El hilo fantasma

Crítica de Guillermo Colantonio - Fancinema

DE ENTRE LOS MUERTOS

Paul Thomas Anderson es uno de los cuatro o cinco directores más estimulantes que la industria norteamericana tiene para ofrecer. Si hay una imagen que representa posiblemente el desarrollo de su filmografía es la de un embudo. En efecto, sus primeras películas corales progresivamente se fueron cerrando hacia un núcleo protagónico definido por la figura de una pareja. Amores extraños (Embriagado de amor), opuestos enfermizos (Petróleo sangriento, The Master, Vicio propio), hasta dar con el estado más depurado en El hilo fantasma, hipnótica y perfecta.

Hay películas exquisitas que son un bodrio; hay otras, como El hilo fantasma, que engañan con su serenidad y esconden una negrura arrolladora. Ambientada en Londres durante la posguerra, en el universo de la alta costura, comprende un mundo tan elegante como la cámara de Anderson, un viejo zorro conocedor y retorcedor de los grandes clásicos. En este caso se perciben los aires de un romance gótico con aires de Rebecca de Hitchcock y La escalera de caracol de Siodmak. Claro está, no sólo de homenajes y referencias vive Anderson. La historia avanza como una marea en medio de ambientes fantasmales, amores vampíricos y costumbres de alta gama. En este mundo fetichista, el director construye con prolija obsesión una trama por cuyos intersticios se cuela una relación de poder, una plataforma de vínculos oscuros pero al mismo tiempo iluminados por la sutileza del humor y la elegante desidia de dos seres humanos que confrontan, que pugnan por un espacio de poder que excede los rangos sociales de cada uno.

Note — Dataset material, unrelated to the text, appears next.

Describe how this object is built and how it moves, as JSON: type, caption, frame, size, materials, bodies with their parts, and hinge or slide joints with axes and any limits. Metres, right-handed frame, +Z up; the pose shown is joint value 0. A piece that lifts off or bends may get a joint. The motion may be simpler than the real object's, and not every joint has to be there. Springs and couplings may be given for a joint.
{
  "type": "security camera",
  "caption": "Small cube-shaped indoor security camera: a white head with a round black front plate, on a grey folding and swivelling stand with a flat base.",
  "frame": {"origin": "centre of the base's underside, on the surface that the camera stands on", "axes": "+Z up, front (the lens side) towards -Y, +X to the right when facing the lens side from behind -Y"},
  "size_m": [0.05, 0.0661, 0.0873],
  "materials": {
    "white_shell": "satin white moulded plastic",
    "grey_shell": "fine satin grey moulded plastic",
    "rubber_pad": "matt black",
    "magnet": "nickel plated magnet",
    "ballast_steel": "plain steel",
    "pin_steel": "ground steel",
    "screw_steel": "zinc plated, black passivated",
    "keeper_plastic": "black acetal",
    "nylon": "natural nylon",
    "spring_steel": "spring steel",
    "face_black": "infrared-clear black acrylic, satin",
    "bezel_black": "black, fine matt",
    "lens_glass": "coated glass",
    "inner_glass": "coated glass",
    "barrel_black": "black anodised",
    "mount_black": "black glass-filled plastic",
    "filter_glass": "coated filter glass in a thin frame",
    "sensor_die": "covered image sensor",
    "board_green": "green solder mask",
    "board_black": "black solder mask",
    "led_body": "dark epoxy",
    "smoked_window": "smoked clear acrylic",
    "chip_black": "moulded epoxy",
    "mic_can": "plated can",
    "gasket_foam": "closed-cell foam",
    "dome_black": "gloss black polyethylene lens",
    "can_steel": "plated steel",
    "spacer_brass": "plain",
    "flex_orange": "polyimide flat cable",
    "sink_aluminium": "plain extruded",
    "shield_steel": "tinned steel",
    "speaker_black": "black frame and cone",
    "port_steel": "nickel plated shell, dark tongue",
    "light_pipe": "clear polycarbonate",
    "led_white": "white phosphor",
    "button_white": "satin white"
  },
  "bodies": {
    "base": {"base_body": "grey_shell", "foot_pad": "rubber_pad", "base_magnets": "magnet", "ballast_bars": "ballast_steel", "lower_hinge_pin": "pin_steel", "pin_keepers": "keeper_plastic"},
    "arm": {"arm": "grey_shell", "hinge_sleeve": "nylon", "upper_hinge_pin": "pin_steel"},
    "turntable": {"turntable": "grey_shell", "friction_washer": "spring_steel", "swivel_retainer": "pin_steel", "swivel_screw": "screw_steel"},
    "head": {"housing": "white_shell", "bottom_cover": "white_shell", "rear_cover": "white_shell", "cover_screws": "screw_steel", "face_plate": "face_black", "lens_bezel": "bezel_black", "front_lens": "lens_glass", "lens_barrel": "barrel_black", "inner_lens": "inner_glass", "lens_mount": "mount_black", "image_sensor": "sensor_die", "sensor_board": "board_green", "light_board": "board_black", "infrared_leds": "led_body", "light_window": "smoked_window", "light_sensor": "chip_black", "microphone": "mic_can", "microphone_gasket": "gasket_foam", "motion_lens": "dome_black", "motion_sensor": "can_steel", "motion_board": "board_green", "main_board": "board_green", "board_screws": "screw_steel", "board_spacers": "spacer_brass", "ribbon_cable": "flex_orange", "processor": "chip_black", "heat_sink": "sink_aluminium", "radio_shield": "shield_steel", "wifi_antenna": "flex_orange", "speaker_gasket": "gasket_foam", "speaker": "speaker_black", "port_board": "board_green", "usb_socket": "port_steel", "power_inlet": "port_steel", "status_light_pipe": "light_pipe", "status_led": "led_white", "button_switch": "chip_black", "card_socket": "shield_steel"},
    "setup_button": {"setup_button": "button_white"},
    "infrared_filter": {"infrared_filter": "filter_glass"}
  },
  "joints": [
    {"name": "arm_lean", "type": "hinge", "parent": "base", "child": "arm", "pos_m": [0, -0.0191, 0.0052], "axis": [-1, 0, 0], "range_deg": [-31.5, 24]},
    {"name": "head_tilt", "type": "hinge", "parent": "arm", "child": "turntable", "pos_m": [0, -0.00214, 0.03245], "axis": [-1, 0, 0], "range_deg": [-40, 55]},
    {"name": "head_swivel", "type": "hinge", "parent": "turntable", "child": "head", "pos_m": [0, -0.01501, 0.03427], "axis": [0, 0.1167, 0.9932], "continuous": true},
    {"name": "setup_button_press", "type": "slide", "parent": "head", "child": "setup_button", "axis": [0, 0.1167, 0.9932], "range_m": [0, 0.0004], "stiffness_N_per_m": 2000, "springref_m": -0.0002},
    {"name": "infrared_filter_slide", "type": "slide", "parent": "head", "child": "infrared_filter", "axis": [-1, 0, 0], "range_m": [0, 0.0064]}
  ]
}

Alma no se resigna a ser una más en la galería de mujeres que transitan por la vida de Woodcock y éste se sentirá envuelto en una relación de ribetes espectrales, será la víctima del yugo femenino (además del recuerdo de su madre). Y lo que es más importante, aceptará el rol que le toca. Párrafo aparte para ese animal de actor que es Daniel Day Lewis en el papel de Woodcock, maestro de la alta costura británica. Su composición es perfectamente mesurada: no hay un gesto que sobre ni un movimiento que falte. Dentro de ese bloque monolítico que define su personalidad y su prestigio, está el niño que se ríe a causa de la magnífica ironía que le depara el destino: la aparición de Alma, la pueblerina mujer capaz de tenerlo bajo su pulgar. Desde el casual primer encuentro, hay una larga cadena de pequeños duelos gestuales y verbales sostenidos en perfecta armonía.

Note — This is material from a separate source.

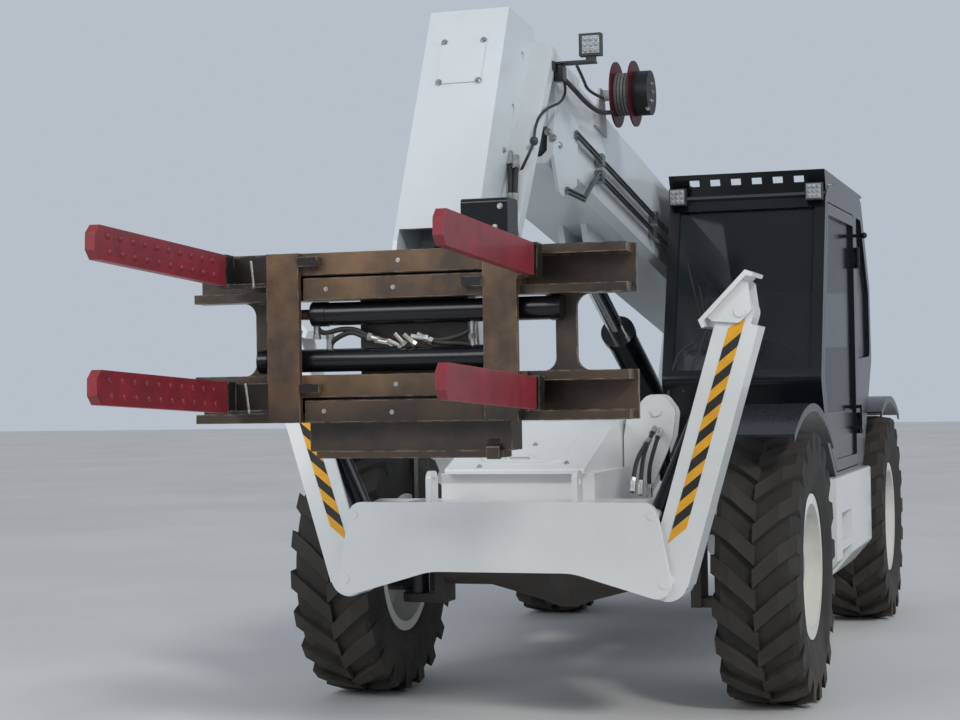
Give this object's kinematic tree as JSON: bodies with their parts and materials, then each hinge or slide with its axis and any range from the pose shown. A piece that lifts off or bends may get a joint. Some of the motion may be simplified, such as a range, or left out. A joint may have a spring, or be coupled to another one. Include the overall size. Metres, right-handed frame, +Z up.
{
  "type": "telehandler",
  "caption": "Telescopic handler with a cab beside a lifting boom, four steered wheels, folding stabilisers and a sliding-arm bale clamp.",
  "frame": {"origin": "on the ground, at the centre of the machine's footprint as stored, with the boom retracted", "axes": "+X forward along the boom, +Y to the machine's left (the cab side), +Z up"},
  "size_m": [7.9852, 2.39, 3.0589],
  "materials": {
    "boom_grey": "satin",
    "cab_black": "gloss",
    "cast": "matte",
    "chrome": "polished",
    "clamp_black": "gloss",
    "cylinder_black": "gloss",
    "dark_paint": "satin",
    "dark_plastic": "moulded",
    "glass": "clear",
    "lamp_black": "moulded",
    "lamp_red": "moulded",
    "pad_red": "satin",
    "pipe_steel": "satin",
    "reel": "satin",
    "rim_white": "gloss",
    "seat_cloth": "woven",
    "tyre": "matte",
    "white_paint": "gloss"
  },
  "bodies": {
    "chassis": {"frame": "white_paint", "tail": "white_paint", "side_box": "white_paint", "engine_cover": "white_paint", "engine": "cast", "front_plate": "white_paint", "front_beam": "white_paint", "hood": "white_paint", "tower": "white_paint", "sway_cylinder": "cylinder_black", "axle_front": "dark_paint", "axle_rear": "dark_paint", "cab_shell": "cab_black", "cab_glass": "glass", "visor": "cab_black", "cab_lamps": "lamp_black", "seat": "seat_cloth", "cab_fittings": "dark_plastic", "tail_lamps": "lamp_red"},
    "door": {"door": "cab_black", "door_glass": "glass"},
    "boom": {"boom": "boom_grey", "hose_reel": "reel", "boom_pipes": "pipe_steel"},
    "boom_extension": {"fly_boom": "boom_grey", "boom_head": "boom_grey", "boom_lamp": "lamp_black"},
    "lift_cylinder": {"lift_barrel": "cylinder_black"},
    "lift_piston": {"lift_rod": "chrome"},
    "tilt_cylinder": {"tilt_barrel": "cylinder_black"},
    "tilt_piston": {"tilt_rod": "chrome"},
    "attachment": {"clamp_frame": "clamp_black", "carriage": "clamp_black", "clamp_cylinders": "cylinder_black", "valve_block": "clamp_black"},
    "clamp_left": {"clamp_arms_left": "clamp_black", "clamp_pads_left": "pad_red"},
    "clamp_right": {"clamp_arms_right": "clamp_black", "clamp_pads_right": "pad_red"},
    "swivel_front_left": {"knuckle_front_left": "dark_paint"},
    "wheel_front_left": {"tyre_front_left": "tyre", "rim_front_left": "rim_white"},
    "swivel_front_right": {"knuckle_front_right": "dark_paint"},
    "wheel_front_right": {"tyre_front_right": "tyre", "rim_front_right": "rim_white"},
    "swivel_rear_left": {"knuckle_rear_left": "dark_paint"},
    "wheel_rear_left": {"tyre_rear_left": "tyre", "rim_rear_left": "rim_white"},
    "swivel_rear_right": {"knuckle_rear_right": "dark_paint"},
    "wheel_rear_right": {"tyre_rear_right": "tyre", "rim_rear_right": "rim_white"},
    "stabiliser_leg_left": {"stabiliser_leg_left": "white_paint"},
    "stabiliser_foot_left": {"stabiliser_foot_left": "white_paint"},
    "stabiliser_barrel_left": {"stabiliser_barrel_left": "cylinder_black"},
    "stabiliser_rod_left": {"stabiliser_rod_left": "chrome"},
    "stabiliser_leg_right": {"stabiliser_leg_right": "white_paint"},
    "stabiliser_foot_right": {"stabiliser_foot_right": "white_paint"},
    "stabiliser_barrel_right": {"stabiliser_barrel_right": "cylinder_black"},
    "stabiliser_rod_right": {"stabiliser_rod_right": "chrome"}
  },
  "joints": [
    {"name": "steer_front_left", "type": "hinge", "parent": "chassis", "child": "swivel_front_left", "pos_m": [0.59243, 0.78, 0.63386], "axis": [0, 0, 1], "range_deg": [-35, 35]},
    {"name": "spin_front_left", "type": "hinge", "parent": "swivel_front_left", "child": "wheel_front_left", "pos_m": [0.59243, 1, 0.63386], "axis": [0, 1, 0], "continuous": true},
    {"name": "steer_front_right", "type": "hinge", "parent": "chassis", "child": "swivel_front_right", "pos_m": [0.59243, -0.78, 0.63386], "axis": [0, 0, 1], "range_deg": [-35, 35]},
    {"name": "spin_front_right", "type": "hinge", "parent": "swivel_front_right", "child": "wheel_front_right", "pos_m": [0.59243, -1, 0.63386], "axis": [0, 1, 0], "continuous": true},
    {"name": "steer_rear_left", "type": "hinge", "parent": "chassis", "child": "swivel_rear_left", "pos_m": [-2.80757, 0.78, 0.63386], "axis": [0, 0, 1], "range_deg": [-35, 35]},
    {"name": "spin_rear_left", "type": "hinge", "parent": "swivel_rear_left", "child": "wheel_rear_left", "pos_m": [-2.80757, 1, 0.63386], "axis": [0, 1, 0], "continuous": true},
    {"name": "steer_rear_right", "type": "hinge", "parent": "chassis", "child": "swivel_rear_right", "pos_m": [-2.80757, -0.78, 0.63386], "axis": [0, 0, 1], "range_deg": [-35, 35]},
    {"name": "spin_rear_right", "type": "hinge", "parent": "swivel_rear_right", "child": "wheel_rear_right", "pos_m": [-2.80757, -1, 0.63386], "axis": [0, 1, 0], "continuous": true},
    {"name": "boom_lift", "type": "hinge", "parent": "chassis", "child": "boom", "pos_m": [-3.05757, 0, 1.95886], "axis": [0, -1, 0], "range_deg": [-9, 55]},
    {"name": "boom_extend", "type": "slide", "parent": "boom", "child": "boom_extension", "axis": [0.9871, 0, 0.1599], "range_m": [0, 2.5]},
    {"name": "lift_swing", "type": "hinge", "parent": "chassis", "child": "lift_cylinder", "pos_m": [-2.25757, 0, 0.96886], "axis": [0, -1, 0], "range_deg": [-10, 54]},
    {"name": "lift_stroke", "type": "slide", "parent": "lift_cylinder", "child": "lift_piston", "axis": [0.9109, 0, 0.4127], "range_m": [-0.22, 1.25]},
    {"name": "tilt", "type": "hinge", "parent": "boom_extension", "child": "attachment", "pos_m": [2.61243, 0, 1.44886], "axis": [0, 1, 0], "range_deg": [-15, 30]},
    {"name": "tilt_swing", "type": "hinge", "parent": "boom_extension", "child": "tilt_cylinder", "pos_m": [2.02243, 0, 2.51886], "axis": [0, 1, 0], "range_deg": [-9, 9]},
    {"name": "tilt_stroke", "type": "slide", "parent": "tilt_cylinder", "child": "tilt_piston", "axis": [0.5937, 0, -0.8047], "range_m": [-0.1, 0.2]},
    {"name": "clamp_slide_left", "type": "slide", "parent": "attachment", "child": "clamp_left", "axis": [0, -1, 0], "range_m": [-0.02, 0.32]},
    {"name": "clamp_slide_right", "type": "slide", "parent": "attachment", "child": "clamp_right", "axis": [0, 1, 0], "range_m": [-0.02, 0.39]},
    {"name": "stabiliser_left", "type": "hinge", "parent": "chassis", "child": "stabiliser_leg_left", "pos_m": [1.57758, 0.716, 0.66486], "axis": [-1, 0, 0], "range_deg": [0, 100]},
    {"name": "foot_left", "type": "hinge", "parent": "stabiliser_leg_left", "child": "stabiliser_foot_left", "pos_m": [1.57758, 1.04466, 1.78879], "axis": [-1, 0, 0], "range_deg": [0, 124]},
    {"name": "stabiliser_swing_left", "type": "hinge", "parent": "chassis", "child": "stabiliser_barrel_left", "pos_m": [1.57758, 0.665, 0.94386], "axis": [-1, 0, 0], "range_deg": [0, 104]},
    {"name": "stabiliser_stroke_left", "type": "slide", "parent": "stabiliser_barrel_left", "child": "stabiliser_rod_left", "axis": [0, 0.4107, 0.9118], "range_m": [0, 0.56]},
    {"name": "stabiliser_right", "type": "hinge", "parent": "chassis", "child": "stabiliser_leg_right", "pos_m": [1.57758, -0.716, 0.66486], "axis": [1, 0, 0], "range_deg": [0, 100]},
    {"name": "foot_right", "type": "hinge", "parent": "stabiliser_leg_right", "child": "stabiliser_foot_right", "pos_m": [1.57758, -1.04466, 1.78879], "axis": [1, 0, 0], "range_deg": [0, 124]},
    {"name": "stabiliser_swing_right", "type": "hinge", "parent": "chassis", "child": "stabiliser_barrel_right", "pos_m": [1.57758, -0.665, 0.94386], "axis": [1, 0, 0], "range_deg": [0, 104]},
    {"name": "stabiliser_stroke_right", "type": "slide", "parent": "stabiliser_barrel_right", "child": "stabiliser_rod_right", "axis": [0, -0.4107, 0.9118], "range_m": [0, 0.56]},
    {"name": "door_swing", "type": "hinge", "parent": "chassis", "child": "door", "pos_m": [-1.66457, 1.135, 1.69886], "axis": [0, 0, 1], "range_deg": [0, 80]}
  ],
  "couplings": [
    {"joint": "steer_front_right", "follows": "steer_front_left", "ratio": 1},
    {"joint": "steer_rear_right", "follows": "steer_rear_left", "ratio": 1},
    {"joint": "lift_swing", "follows": "boom_lift", "ratio": 0.956},
    {"joint": "lift_stroke", "follows": "boom_lift", "m_per_rad": 1.1675},
    {"joint": "tilt_swing", "follows": "tilt", "ratio": -0.144},
    {"joint": "tilt_stroke", "follows": "tilt", "m_per_rad": 0.17},
    {"joint": "stabiliser_swing_left", "follows": "stabiliser_left", "ratio": 1.035},
    {"joint": "stabiliser_stroke_left", "follows": "stabiliser_left", "m_per_rad": 0.254},
    {"joint": "stabiliser_swing_right", "follows": "stabiliser_right", "ratio": 1.035},
    {"joint": "stabiliser_stroke_right", "follows": "stabiliser_right", "m_per_rad": 0.254}
  ]
}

La música vuelve a ser un factor decisivo para el director, anclada en una trama que se teje al mismo tiempo que los vestidos que diseña el protagonista. La extraordinaria composición de Jonny Greenwood es el reloj que mide las acciones aletargadas, las atmósferas y, sobre todo, los pasajes en los que los amantes parecen reírse por formar parte de un universo que escapa a toda lógica convencional. Porque, en efecto, ¿qué es lo que se esconde detrás de la fachada humana sino un halo de hermosa perversidad, oculto como las inscripciones en los interiores de los vestidos? Hacerlo visible sin estallidos y huyendo de los clisés del qualité es uno de los grandes aciertos de Anderson, a través de primeros planos ensoñadores, nítidos, refulgentes, encuadres cuidados (pero no arbitrariamente) y un sentido de la puesta en escena que integra a los personajes perfectamente. Hay que ver con qué meticulosidad y amor los gestos y los actos de cada uno de ellos se relaciona con el mundo del que forman parte, atravesado por el imaginario ambivalente de los cuentos de hadas, sobre todo a partir del valor que cobran los objetos materiales y los lugares prohibidos, sean llaves, hongos, habitaciones, vestidos, retratos, entre otros. Y sobre todo, porque al igual que los relatos maravillosos, debe haber un narrador que evoque los hechos para que estos sean posibles, para que se transmitan de boca en boca. Y allí está Alma, contando la historia frente al fuego ante un interlocutor expectante. Como también es notable la inclusión de una celosa guardiana (Lesley Manville), que remite a esa ama de llaves, de rostro imperturbable y conocedora de los secretos inconfesables.

La poesía tiene que ver con la cadencia, con la lentitud. La poesía está acá, en una morosidad que nunca es decorativa ni gratuita sino cómplice con la misteriosa naturaleza de las relaciones humanas, ese hilo fantasma que la mayoría llama amor.